** begin **

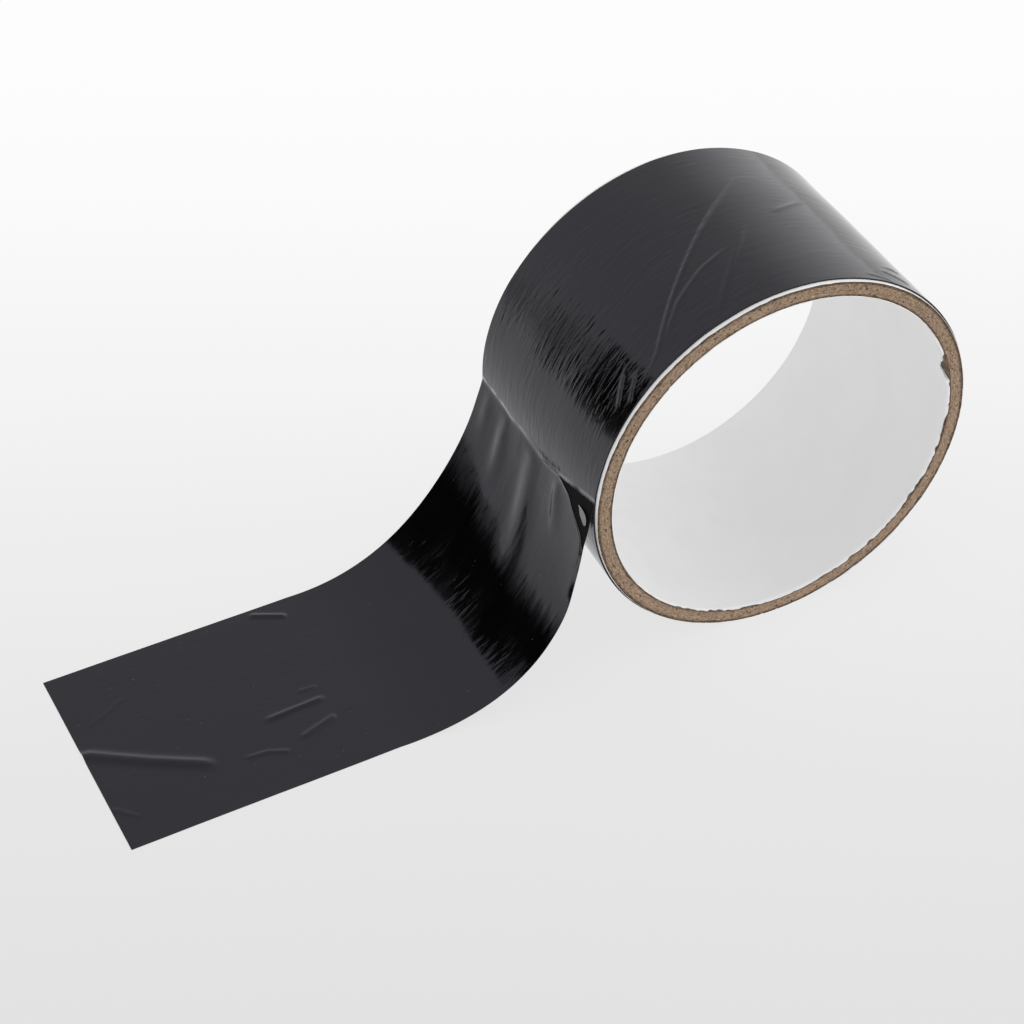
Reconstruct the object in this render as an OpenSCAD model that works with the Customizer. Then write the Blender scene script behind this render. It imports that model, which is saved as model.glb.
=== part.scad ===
// A nearly used up roll of black duct tape, standing on its rim.
// The core's axis runs along Y and the origin is the middle of the bore.
// The free end of the tape leaves the roll on the -X side and lies flat on the surface below.

/* [Core] */
// Inside diameter of the paper core
bore_d = 76.2; // [70:0.1:80]
// Length of the core along its axis
core_len = 51.5; // [51.5:0.5:60]
// Thickness of the white inner ply
liner_t = 0.2; // [0.1:0.05:0.4]
// Thickness of one kraft ply
ply_t = 0.53; // [0.3:0.01:0.8]
// Thickness of the white outer ply
cover_t = 0.08; // [0.06:0.01:0.2]

/* [Tape] */
// Width of the tape
tape_w = 50; // [40:0.5:50]
// Bare core between the tape and the core's near end
near_margin = 0.85; // [0.3:0.05:1.5]
// Thickness of the adhesive
adhesive_t = 0.06; // [0.05:0.01:0.12]
// Thickness of the cloth scrim
scrim_t = 0.04; // [0.04:0.01:0.1]
// Thickness of the plastic backing
backing_t = 0.07; // [0.05:0.01:0.12]

/* [Free strip] */
// Distance from the roll's axis to the cut end
reach = 143; // [125:1:200]
// How far the cut end lies towards the near side
drift = 6.5; // [0:0.5:10]
// Turn of the flat part towards the near side, in degrees
turn = 3; // [0:0.5:5]
// Angle on the roll where the near edge lifts off, from the -X side upwards, in degrees
near_lift = -3; // [-3:0.5:3]
// Angle on the roll where the far edge lifts off, in degrees
far_lift = 3; // [-3:0.5:3]
// Distance from the roll's axis to where the near edge meets the surface
near_landing = 85; // [80:1:95]
// Distance from the roll's axis to where the far edge meets the surface
far_landing = 90; // [80:1:95]

/* [Hidden] */

bore_r = bore_d / 2;
ply_count = 6;
kraft_r = bore_r + liner_t;
cover_r = kraft_r + ply_count * ply_t;
core_r = cover_r + cover_t;
tape_t = adhesive_t + scrim_t + backing_t;
wrap_count = 2;
roll_r = core_r + wrap_count * tape_t;
tape_near_y = -core_len / 2 + near_margin;

// The strip starts on the roll, this far above the -X side, and clears it by the gap.
start_angle = 8;
roll_gap = 0.1;
// Lengths of the handles that set the near and the far edge's S-bend.
fall_handle = 8;
near_floor_handle = 38;
far_floor_handle = 35;
// Lean of the strip from vertical where it lifts off, in degrees.
fall_lean = 10;
roll_steps = 5;
fall_steps = 26;

// Directions along and across the flat part, and the two corners of the cut end.
along = [cos(turn), sin(turn)];
across = [-sin(turn), cos(turn)];
end_middle = [-reach, -drift];
near_corner = end_middle - across * tape_w / 2;
far_corner = end_middle + across * tape_w / 2;

function smooth(u) = u * u * (3 - 2 * u);
function bezier(p, u) =
    pow(1 - u, 3) * p[0] + 3 * pow(1 - u, 2) * u * p[1] + 3 * (1 - u) * u * u * p[2] + pow(u, 3) * p[3];
function bezier_slope(p, u) =
    3 * pow(1 - u, 2) * (p[1] - p[0]) + 6 * (1 - u) * u * (p[2] - p[1]) + 3 * u * u * (p[3] - p[2]);
function unit(v) = v / norm(v);

// A point on the roll's -X side, in X and Z, at an angle above the horizontal.
function on_roll(angle) = (roll_r + roll_gap) * [-cos(angle), sin(angle)];
// The fall from the roll to the surface, as the four points of a curve in X and Z.
function fall(lift, landing, floor_handle) = [
    on_roll(lift),
    on_roll(lift) - fall_handle * [sin(fall_lean), cos(fall_lean)],
    [-landing + floor_handle, -roll_r],
    [-landing, -roll_r]
];
// Y of an edge of the flat part at a given X.
function flat_y(corner, x) = corner.y + (x - corner.x) * along.y / along.x;
// The tape's outward side for a heading: away from the roll, and up on the surface.
function outward(heading) = [heading.y, -heading.x];
function raised(spot, heading, height) = spot + height * outward(unit(heading));
function at_y(xz, y) = [xz.x, y, xz.y];

// One edge of the strip from the roll to the cut end, at a height above its sticky side.
function edge(lift, landing, floor_handle, corner, roll_y, height) =
    let (curve = fall(lift, landing, floor_handle), floor_y = flat_y(corner, -landing))
    concat(
        [for (i = [0 : roll_steps - 1])
            let (angle = start_angle + (lift - start_angle) * i / roll_steps)
            at_y(raised(on_roll(angle), [-sin(angle), -cos(angle)], height), roll_y)],
        [for (i = [0 : fall_steps])
            let (u = i / fall_steps)
            at_y(
                raised(bezier(curve, u), bezier_slope(curve, u), height),
                roll_y + (floor_y - roll_y) * smooth(u)
            )],
        [[corner.x, corner.y, -roll_r + height]]
    );
function near_edge(height) =
    edge(near_lift, near_landing, near_floor_handle, near_corner, tape_near_y, height);
function far_edge(height) =
    edge(far_lift, far_landing, far_floor_handle, far_corner, tape_near_y + tape_w, height);

// A ring around the core's axis, from one radius to another and from one Y to another.
module ring(inner_r, outer_r, near_y, far_y) {
    translate([0, near_y, 0])
        rotate([-90, 0, 0])
            rotate_extrude($fn = 180)
                translate([inner_r, 0])
                    square([outer_r - inner_r, far_y - near_y]);
}

module core_ring(inner_r, thickness) {
    ring(inner_r, inner_r + thickness, -core_len / 2, core_len / 2);
}

module tape_ring(wrap, height, thickness) {
    inner_r = core_r + (wrap - 1) * tape_t + height;
    ring(inner_r, inner_r + thickness, tape_near_y, tape_near_y + tape_w);
}

// One layer of the free strip, between two heights above its sticky side.
module strip_layer(low, high) {
    rows = [near_edge(low), far_edge(low), far_edge(high), near_edge(high)];
    count = len(rows[0]);
    points = [for (i = [0 : count - 1]) for (row = rows) row[i]];
    sides = [for (i = [0 : count - 2]) for (k = [0 : 3])
        let (
            this = 4 * i + k,
            next = 4 * i + (k + 1) % 4,
            // The lower and the upper face share one diagonal, so stacked layers meet exactly.
            flip = k == 2
        )
        each flip
            ? [[this, next + 4, next], [this, this + 4, next + 4]]
            : [[this, this + 4, next], [next, this + 4, next + 4]]];
    last = 4 * (count - 1);
    caps = [[0, 1, 2], [0, 2, 3], [last, last + 2, last + 1], [last, last + 3, last + 2]];
    polyhedron(points, concat(sides, caps));
}

module core_liner() { color("gainsboro") core_ring(bore_r, liner_t); }
module core_ply(number) { color("tan") core_ring(kraft_r + (number - 1) * ply_t, ply_t); }
module core_cover() { color("whitesmoke") core_ring(cover_r, cover_t); }

module wrap_adhesive(wrap) { color("dimgray") tape_ring(wrap, 0, adhesive_t); }
module wrap_scrim(wrap) { color("darkgray") tape_ring(wrap, adhesive_t, scrim_t); }
module wrap_backing(wrap) { color([0.1, 0.1, 0.11]) tape_ring(wrap, adhesive_t + scrim_t, backing_t); }

module strip_adhesive() { color("dimgray") strip_layer(0, adhesive_t); }
module strip_scrim() { color("darkgray") strip_layer(adhesive_t, adhesive_t + scrim_t); }
module strip_backing() { color([0.1, 0.1, 0.11]) strip_layer(adhesive_t + scrim_t, tape_t); }

core_liner();
core_ply(1);  // core_ply_1
core_ply(2);  // core_ply_2
core_ply(3);  // core_ply_3
core_ply(4);  // core_ply_4
core_ply(5);  // core_ply_5
core_ply(6);  // core_ply_6
core_cover();
wrap_adhesive(1);  // wrap_1_adhesive
wrap_scrim(1);  // wrap_1_scrim
wrap_backing(1);  // wrap_1_backing
wrap_adhesive(2);  // wrap_2_adhesive
wrap_scrim(2);  // wrap_2_scrim
wrap_backing(2);  // wrap_2_backing
strip_adhesive();
strip_scrim();
strip_backing();
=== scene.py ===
import math

import bpy
import numpy as np
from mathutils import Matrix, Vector


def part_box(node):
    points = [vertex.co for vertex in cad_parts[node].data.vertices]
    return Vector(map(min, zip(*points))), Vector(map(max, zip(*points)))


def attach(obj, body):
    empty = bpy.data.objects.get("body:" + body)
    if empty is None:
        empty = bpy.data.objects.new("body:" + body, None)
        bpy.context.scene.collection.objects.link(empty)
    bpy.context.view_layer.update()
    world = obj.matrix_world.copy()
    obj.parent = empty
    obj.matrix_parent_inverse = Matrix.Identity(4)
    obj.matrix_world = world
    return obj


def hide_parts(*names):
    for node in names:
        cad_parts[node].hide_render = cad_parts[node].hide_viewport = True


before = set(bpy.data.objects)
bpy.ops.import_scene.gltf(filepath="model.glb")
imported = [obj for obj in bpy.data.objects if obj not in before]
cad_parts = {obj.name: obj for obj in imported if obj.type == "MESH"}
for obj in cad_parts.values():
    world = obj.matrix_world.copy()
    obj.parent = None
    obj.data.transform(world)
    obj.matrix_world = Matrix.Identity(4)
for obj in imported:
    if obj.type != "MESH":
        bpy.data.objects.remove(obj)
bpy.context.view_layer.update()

# Shapes are worked out in millimetres and go into meshes in metres.
MM = 0.001


def outer_radius(node):
    """A ring node's outer radius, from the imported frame."""
    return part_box(node)[1][0] / MM


# The roll's radii and the places of its edges along Y.
LINER_T = 0.2
BORE_R = outer_radius("core_liner") - LINER_T
KRAFT_R = outer_radius("core_liner")
COVER_R = outer_radius("core_ply_6")
CORE_R = outer_radius("core_cover")
ROLL_R = outer_radius("wrap_2_backing")
CORE_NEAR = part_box("core_liner")[0][1] / MM
CORE_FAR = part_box("core_liner")[1][1] / MM
TAPE_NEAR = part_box("wrap_2_backing")[0][1] / MM
TAPE_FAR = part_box("wrap_2_backing")[1][1] / MM
TAPE_W = TAPE_FAR - TAPE_NEAR
GLUE_T = outer_radius("wrap_1_adhesive") - CORE_R
CLOTH_T = outer_radius("wrap_1_scrim") - outer_radius("wrap_1_adhesive")
FILM_T = outer_radius("wrap_1_backing") - outer_radius("wrap_1_scrim")
TAPE_T = GLUE_T + CLOTH_T + FILM_T
FLOOR_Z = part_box("strip_adhesive")[0][2] / MM

# The torn notch in the liner at the near cut face: from, to and deepest angle, and depth.
NOTCH_FROM = math.radians(11.8)
NOTCH_TO = math.radians(23.0)
NOTCH_MIDDLE = math.radians(14.7)
NOTCH_DEPTH = 2.8

# The free end's route, as the CAD has it. Pairs are for the near and the far edge.
TURN = math.radians(3)
END_MIDDLE = np.array([-143.0, -6.5])
LANDING = (85.0, 90.0)
FLOOR_HANDLE = (38.0, 35.0)
FALL_HANDLE = 8.0
FALL_LEAN = math.radians(12)
ALONG = np.array([math.cos(TURN), math.sin(TURN)])
ACROSS = np.array([-math.sin(TURN), math.cos(TURN)])


# Numbers that repeat on every run.

PRIMES = np.array([73856093, 19349663, 83492791], dtype=np.int64)


def lattice(cells, seed):
    """A fixed number from -1 to 1 for each cell of a grid."""
    mixed = (cells * PRIMES).sum(axis=-1) + seed * 7919
    mixed = (mixed ^ (mixed >> 13)) * 1274126177
    mixed = mixed ^ (mixed >> 16)
    return (mixed & 0xFFFF) / 32767.5 - 1


def noise(points, cell, seed):
    """Smooth noise from -1 to 1 at each point, for cells of a size along X, Y and Z."""
    spot = points / np.array(cell, dtype=float)
    low = np.floor(spot)
    part = spot - low
    part = part * part * (3 - 2 * part)
    low = low.astype(np.int64)
    total = np.zeros(points.shape[:-1])
    for corner in range(8):
        step = np.array([corner & 1, corner >> 1 & 1, corner >> 2 & 1])
        weight = np.where(step == 1, part, 1 - part).prod(axis=-1)
        total += weight * lattice(low + step, seed)
    return total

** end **

## Stated problem
Find the lines holding "model" and list every one.

## Reply
Reconstruct the object in this render as an OpenSCAD model that works with the Customizer. Then write the Blender scene script behind this render. It imports that model, which is saved as model.glb.
bpy.ops.import_scene.gltf(filepath="model.glb")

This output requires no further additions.